In Thailandia, immigrati in stato di povertà, provenienti soprattutto da Cambogia e Birmania, sono venduti o attratti da false promesse e costretti a pescare e lavorare i frutti di mare che finiscono nella catena di fornitura di Nestlé, in particolare nelle pappe per cani e gatti della linea Purina, contenti gamberi e gamberetti.
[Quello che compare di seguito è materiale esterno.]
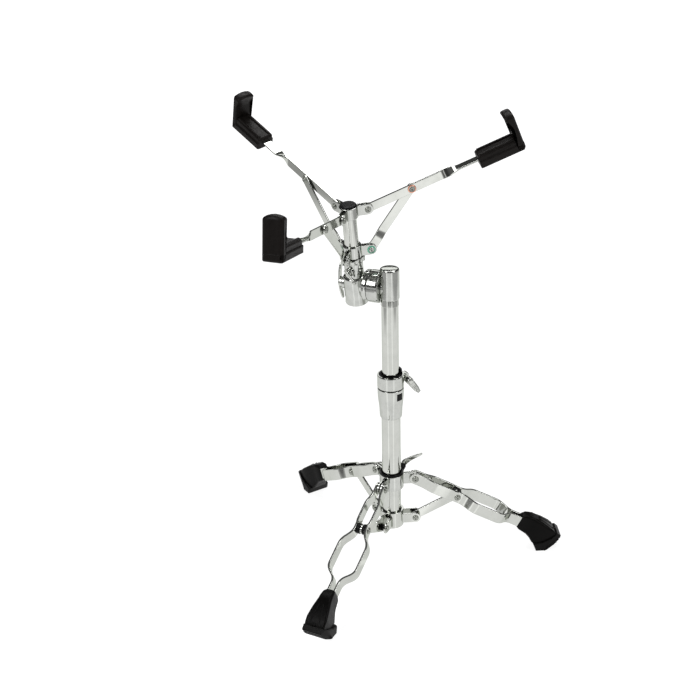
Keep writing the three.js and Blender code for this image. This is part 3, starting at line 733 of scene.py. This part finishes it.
# ------------------------------------------------------------------ tilter
def build_tilter():
    high = 425 - HINGE_Z
    low = 383 - HINGE_Z
    socket = lathe([(0, high), (6, high - 0.15), (10, high - 0.5), (11.6, high - 1), (12.3, high - 1.8),
                    (12.6, high - 3), (12.6, low + 1.2), (12.2, low + 0.3), (11.4, low),
                    (11.4, high - 4.7), (0, high - 4.7)], 80)
    neck = bar("x", 11.5, -9.7, 0, 64, 0.6)
    fine("tilter_head", socket + neck, HINGE @ shift(HEAD_REACH), "height_tube", CAST)
    stop_ring = lathe([(11.15, -23.4), (11.7, -23.4), (11.95, -22.9), (11.35, -15.2), (11.15, -14.8)], 80)
    piece("tube_stop_ring", stop_ring, HINGE @ shift(HEAD_REACH), "height_tube", CHROME)
    disc = lathe([(4.3, 21.6), (19.6, 21.6), (20.8, 22), (21.3, 23), (21.3, 34.4), (20.6, 36.2),
                  (18.6, 37), (6.8, 37), (6.8, 27.2), (4.3, 27.2)], 96, 0.3)
    disc_piece = fine("tilt_disc", disc.turned("Y", 90), HINGE, "height_tube", CAST)
    carve(disc_piece, bar("z", 12.9, -40, 40, 80, 0.1), HINGE @ shift(HEAD_REACH))
    bolt = lathe([(0, -21.4), (3.4, -21.4), (4, -20.8), (4, 27.5), (6.4, 27.5), (6.4, 33), (5.8, 33.5),
                  (0, 33.5)], 48)
    fine("tilt_bolt", bolt.turned("Y", 90), HINGE, "height_tube", CHROME)

    bowl = lathe([(0, -31), (14.3, -31), (15, -30.7), (15.2, -30.1), (14.45, -21.8), (14.8, -21.2),
                  (15, -14), (15.2, 5.8), (14.7, 7.4), (13.4, 8), (12.2, 8.4), (12.2, 27.8), (11.4, 29),
                  (9.5, 29), (9.5, 8.7), (0, 8.7)], 96)
    flange = lathe([(0, 15), (19.4, 15), (20.4, 15.5), (20.8, 16.4), (20.8, 20.2), (20.3, 21.2),
                    (0, 21.2)], 96)
    level = -POST_DATUM
    bosses = bar("x", 8, -16.6, -4, 48, 0.8).at(0, 0, level)
    bosses += bar("x", 12, 0, 16, 48, 0.8).at(0, 0, level)
    bosses += bar("y", 5.5, -17, -8, 40, 0.8).at(0, 0, 20)
    cup = bowl + flange.turned("Y", 90).at(0, 0, level) + bosses
    fine("tilt_cup", cup, LEAN, "tilt_holder", CAST)

    nut = lathe([(4.3, -22.2), (5.6, -22.2), (6.6, -21), (6.6, -17), (4.3, -17)], 40, 0.4)
    bow = soften([(-17.6, -22), (-20.4, -10), (-21.4, 2), (-21, 14), (-19.6, 26)], 8, False, 6)
    rows = []
    path = resample(bow, 2)
    for i, (x, z) in enumerate(path):
        a, b = Vector(path[max(i - 1, 0)]), Vector(path[min(i + 1, len(path) - 1)])
        run = (b - a).normalized()
        half = 4.4 * math.sqrt(max(1 - (abs(z - 2) / 25) ** 4, 0.05))
        rows.append([(x + run.y * u, v, z - run.x * u) for u, v in rounded_box(2.6, 2 * half, 1.1, 4)])
    fine("tilt_wing_nut", nut.turned("Y", 90) + skin(rows), HINGE, "tilt_nut", CHROME)

    at = LEAN @ shift(0, 0, 20) @ about("Y", 55)
    knob = lathe([(0, -3), (1.4, -2.7), (2.6, -1.6), (3, 0), (2.6, 1.6), (1.4, 2.7), (0, 3)], 24, 0.4)
    screw = bar("y", 2.6, -22, -10, 24) + bar("x", 2, -7, 12, 24).at(0, -20.4, 0)
    collar = bar("y", 3.6, -19.4, -17.4, 32, 0.4)
    fine("swivel_screw", screw + collar + knob.at(13, -20.4, 0), at, "swivel_lock", CHROME)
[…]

È stata la stessa multinazionale svizzera a riconoscerlo, al termine di un’inchiesta interna durata un anno e condotta da Verité, una ong che collabora con le imprese sul tema dei diritti dei lavoratori, dopo le denunce della stampa e di agenzie non governative sulla violazione dei diritti umani dei lavoratori a cui, afferma Nestlé, sono potenzialmente esposte anche tutte le altre aziende europee e statunitensi.
Per proteggere i lavoratori dagli abusi e combattere pratiche inaccettabili come il lavoro minorile, Nestlé ha adottato un piano d’azione, contenente le raccomandazioni formulate da Verité, dichiarando sin d’ora che la sua attuazione non sarà né rapida né facile, ma che si attendono progressi significativi entro i prossimi mesi.
Il Piano d’azione, la cui realizzazione sarà posta sotto la responsabilità di un manager appositamente assunto, che risiederà in Thailandia, si concentra su dieci attività fondamentali, tra cui: la creazione di un team per rispondere alle emergenze dei lavoratori migranti, la creazione di un meccanismo per sporgere denunce, corsi di formazione per armatori e capitani che operano nell’industria della pesca, sensibilizzazione sugli standard minimi del lavoro, definizione di una migliore tracciabilità delle materie prime e verifica delle condizioni di lavoro sui pescherecci.